Regulation as a data model. Every regulatory requirement we’re asked to meet has an expression in the data model. KYC re-verification requirements become a scheduled job and a notification system. AML transaction monitoring becomes a rules engine with configurable thresholds and an immutable alert log. We don’t treat compliance as a documentation task — we treat it as a software architecture constraint.
AI that can explain itself. We build AI-powered fintech features with explainability requirements from day one. A credit scoring model that can’t explain why it rejected an application isn’t ready for Indian deployment under the RBI’s current framework on algorithmic credit decisions. We build the explanation layer before the model goes to production.
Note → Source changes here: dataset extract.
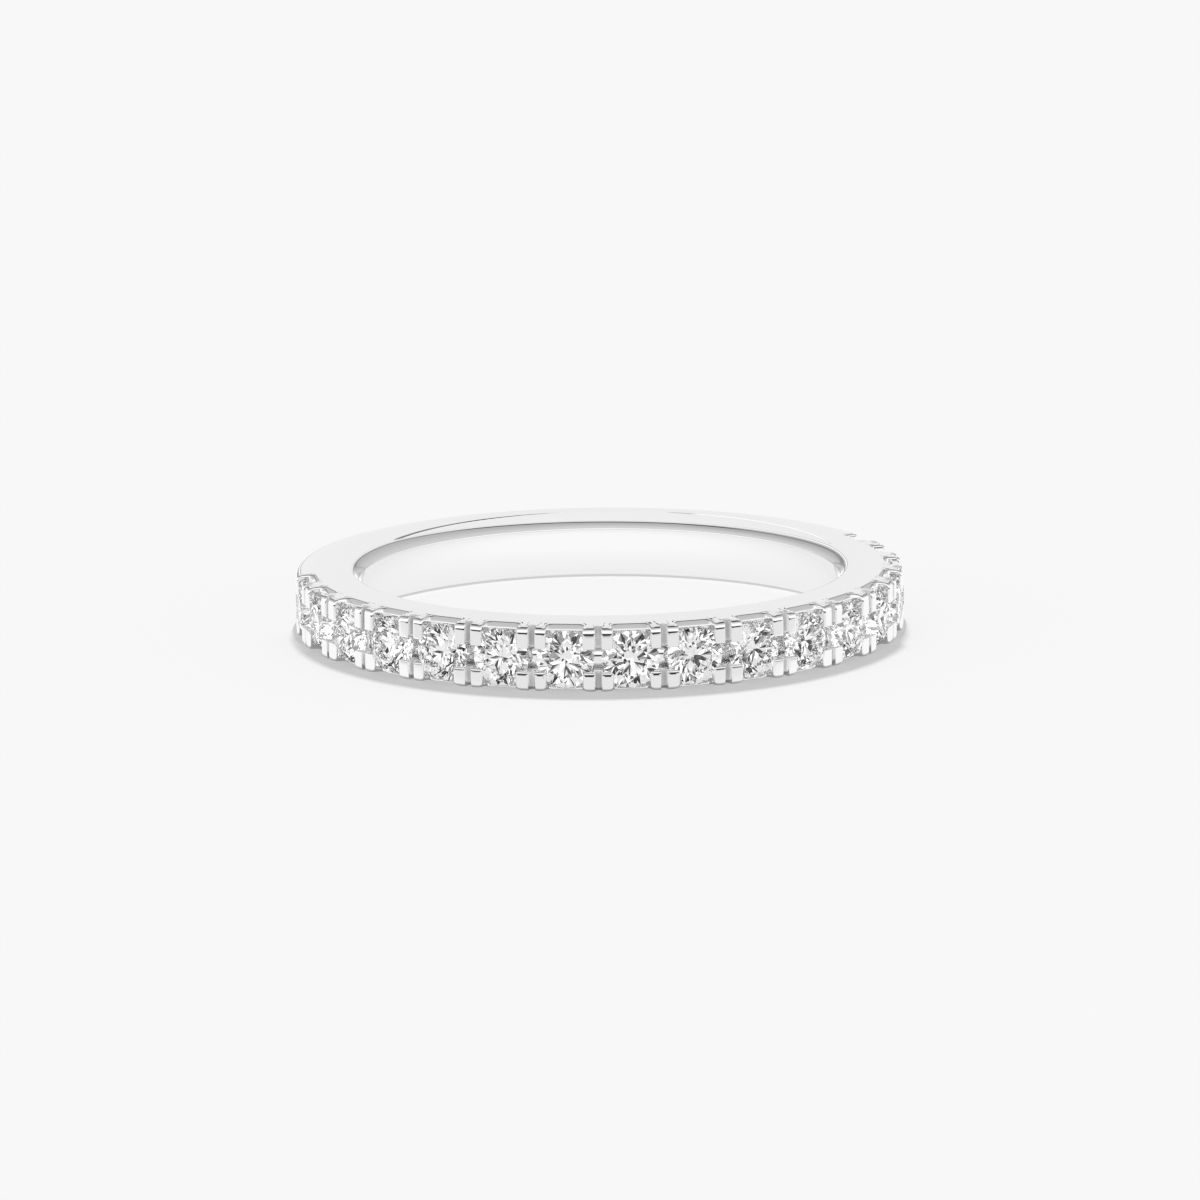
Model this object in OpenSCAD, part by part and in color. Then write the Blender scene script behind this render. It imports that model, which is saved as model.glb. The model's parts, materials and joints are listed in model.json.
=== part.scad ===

Security architecture that passes PCI DSS, not just claims it. Our payment systems are built around cardholder data environment isolation, tokenization at the point of entry, and encrypted transmission at every layer. Not because a client asked for it. Because a payment system without these controls isn’t production-ready.
Conclusion: In FinTech, the Code Handles Other People’s Money
That sentence should be on the wall of every fintech software development team. When a bug slips through in a retail app, a user sees the wrong product name. When a bug slips through in a payment engine, someone’s account is debited incorrectly. When a compliance failure slips through in a lending platform, an RBI directive follows.
India’s fintech software ecosystem is genuinely world-class. The talent, the delivery infrastructure, the regulatory intuition — it’s all here. But not uniformly. The gap between the firms that treat compliance as architecture and those that treat it as documentation is real, and it’s the gap that separates successful fintech products from cautionary tales.
Use this guide to close that gap before you sign. Ask the five questions. Demand evidence of regulatory audit survival. And build compliance into the first meeting, not the last.